My desk is command central, and because the kitchen is so large, there is another phone near the cooking area. Sometimes, during a big dinner, we could actually use yet another phone in the "servery," between the kitchen and the small dining room, but enough is enough.

The dogs have beds on the floor in front of the refrigerator. They love to lie in the way, watching all the activity, and they really love the stone floors and air-conditioning ducts under the cabinets at foot level.

I hope you enjoy looking at my kitchen, and that what I did might be helpful in your home. Before starting, make a list of the things you really want, then think long and hard about those items to make sure you have room to fit what you need in the space. And don't succumb to standard, short cupboards; look to a local woodworker, and utilize all the space as efficiently as possible to create your dream world. You will be cooking many, many meals in your kitchen, so it should be as close to what you want as possible.

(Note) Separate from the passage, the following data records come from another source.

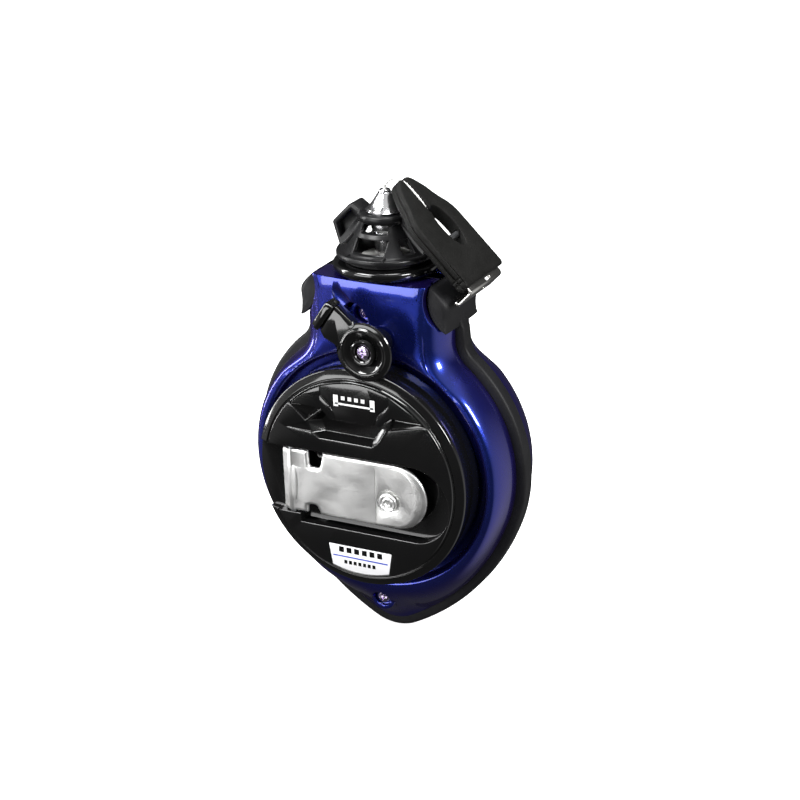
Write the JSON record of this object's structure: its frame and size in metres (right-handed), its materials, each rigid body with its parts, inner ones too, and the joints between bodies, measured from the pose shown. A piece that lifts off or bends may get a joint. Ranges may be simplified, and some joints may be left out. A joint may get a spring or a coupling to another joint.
{
  "type": "chalk line reel",
  "caption": "Teardrop hand reel for marking line: two metal shells with a rubber edge band, geared fold-out crank dial, lock lever, caged nozzle and a lean-over end hook.",
  "frame": {"origin": "centre of the flat round face on the back of the case", "axes": "+Y out of the back face (the crank is on -Y), +Z along the reel from its pointed lower end to the nozzle, +X to the right as seen from the crank side"},
  "size_m": [0.1074, 0.052, 0.172],
  "materials": {
    "shell_blue": "glossy metallic royal blue lacquer",
    "band": "matt black elastomer",
    "resin": "natural gear resin",
    "steel": "ground steel",
    "bright_steel": "bright stamped steel",
    "screw": "bright plated, faint violet tint",
    "chalked_line": "wound line dusted with blue chalk",
    "bronze": "sintered bronze",
    "gloss_black": "polished black",
    "black_resin": "satin black",
    "label": "white film with a blue stripe",
    "aluminium": "turned and polished",
    "felt": "pressed felt",
    "hook_black": "fine textured black",
    "line": "white twisted line"
  },
  "bodies": {
    "case": {"front_shell": "shell_blue", "rear_shell": "shell_blue", "side_band": "band", "ring_gear": "resin", "axle": "steel", "dial_screw": "screw", "housing_screw_upper": "screw", "housing_screw_lower": "screw", "neck_collar": "gloss_black", "neck_gasket": "band", "nozzle_cage": "gloss_black", "nozzle_tip": "aluminium", "felt_wiper": "felt"},
    "dial": {"crank_dial": "gloss_black", "carrier_plate": "resin", "carrier_screw_1": "screw", "carrier_screw_2": "screw", "carrier_screw_3": "screw", "planet_pin_1": "steel", "planet_pin_2": "steel", "planet_pin_3": "steel", "dial_bush": "bronze", "emblem_plate": "gloss_black", "dial_label": "label", "arm_hinge_pin": "steel"},
    "planet_1": {"planet_gear_1": "resin"},
    "planet_2": {"planet_gear_2": "resin"},
    "planet_3": {"planet_gear_3": "resin"},
    "spool": {"line_spool": "resin", "spool_side_plate": "resin", "line_winding": "chalked_line", "sun_gear": "resin", "spool_bush": "bronze"},
    "crank": {"crank_arm": "bright_steel", "knob_rivet": "bright_steel"},
    "knob": {"crank_knob": "black_resin"},
    "lever": {"lock_lever": "gloss_black", "lever_sleeve": "gloss_black", "lever_screw": "screw", "lock_pawl": "steel"},
    "line": {"snap_line": "line"},
    "hook": {"hook_body": "hook_black", "hook_claw": "bright_steel", "line_anchor_pin": "steel", "hook_line": "line"}
  },
  "joints": [
    {"name": "dial_spin", "type": "hinge", "parent": "case", "child": "dial", "pos_m": [0, -0.02, 0], "axis": [0, 1, 0], "continuous": true},
    {"name": "spool_spin", "type": "hinge", "parent": "case", "child": "spool", "pos_m": [0, -0.02, 0], "axis": [0, 1, 0], "continuous": true},
    {"name": "planet_spin_1", "type": "hinge", "parent": "dial", "child": "planet_1", "pos_m": [0, -0.02, 0.0165], "axis": [0, 1, 0], "continuous": true},
    {"name": "planet_spin_2", "type": "hinge", "parent": "dial", "child": "planet_2", "pos_m": [-0.01429, -0.02, -0.00825], "axis": [0, 1, 0], "continuous": true},
    {"name": "planet_spin_3", "type": "hinge", "parent": "dial", "child": "planet_3", "pos_m": [0.01429, -0.02, -0.00825], "axis": [0, 1, 0], "continuous": true},
    {"name": "crank_fold", "type": "hinge", "parent": "dial", "child": "crank", "pos_m": [-0.0274, -0.0466, 0], "axis": [0, 0, -1], "range_deg": [0, 145]},
    {"name": "knob_spin", "type": "hinge", "parent": "crank", "child": "knob", "pos_m": [0.012, -0.04, -0.0062], "axis": [0, 1, 0], "continuous": true},
    {"name": "lever_turn", "type": "hinge", "parent": "case", "child": "lever", "pos_m": [0.0055, -0.04, 0.0496], "axis": [0, 1, 0], "range_deg": [0, 50]},
    {"name": "line_pull", "type": "slide", "parent": "case", "child": "line", "axis": [0, 0, 1], "range_m": [0, 0.03]},
    {"name": "hook_swing", "type": "hinge", "parent": "line", "child": "hook", "pos_m": [0.0072, -0.02, 0.1032], "axis": [0, -1, 0], "range_deg": [0, 60]}
  ],
  "couplings": [
    {"joint": "spool_spin", "follows": "dial_spin", "ratio": 4},
    {"joint": "planet_spin_1", "follows": "dial_spin", "ratio": -3},
    {"joint": "planet_spin_2", "follows": "dial_spin", "ratio": -3},
    {"joint": "planet_spin_3", "follows": "dial_spin", "ratio": -3}
  ]
}
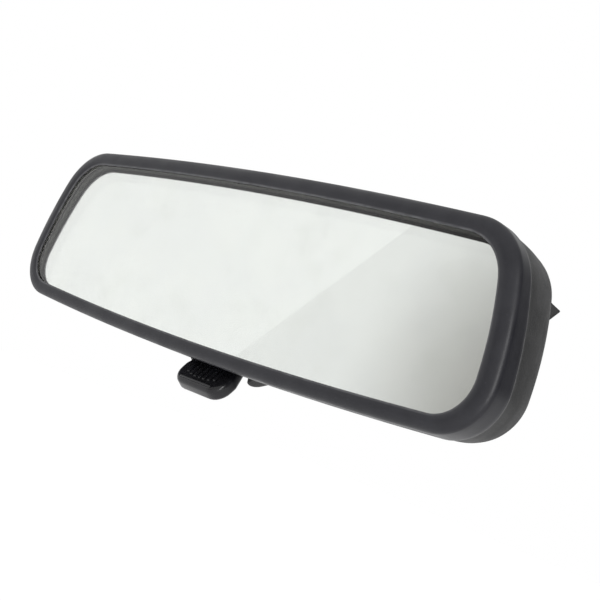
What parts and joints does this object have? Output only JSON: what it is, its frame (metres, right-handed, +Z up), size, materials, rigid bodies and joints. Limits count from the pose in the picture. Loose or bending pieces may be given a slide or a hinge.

And I will let you in on a little secret. I made some mistakes. I actually need more pantry than I have, for example, and I need more storage for baking needs. I also wish I had indoor access from the kitchen to my basement, where I keep many useful tools for cooking and entertaining as well as overflow frozen foods and cold beverages. If I had made a small room next to the kitchen for those items, I would have saved a lot of time. One more thing: I put in a deep fryer but have not used it once. I am thinking of changing it and installing two more burners instead!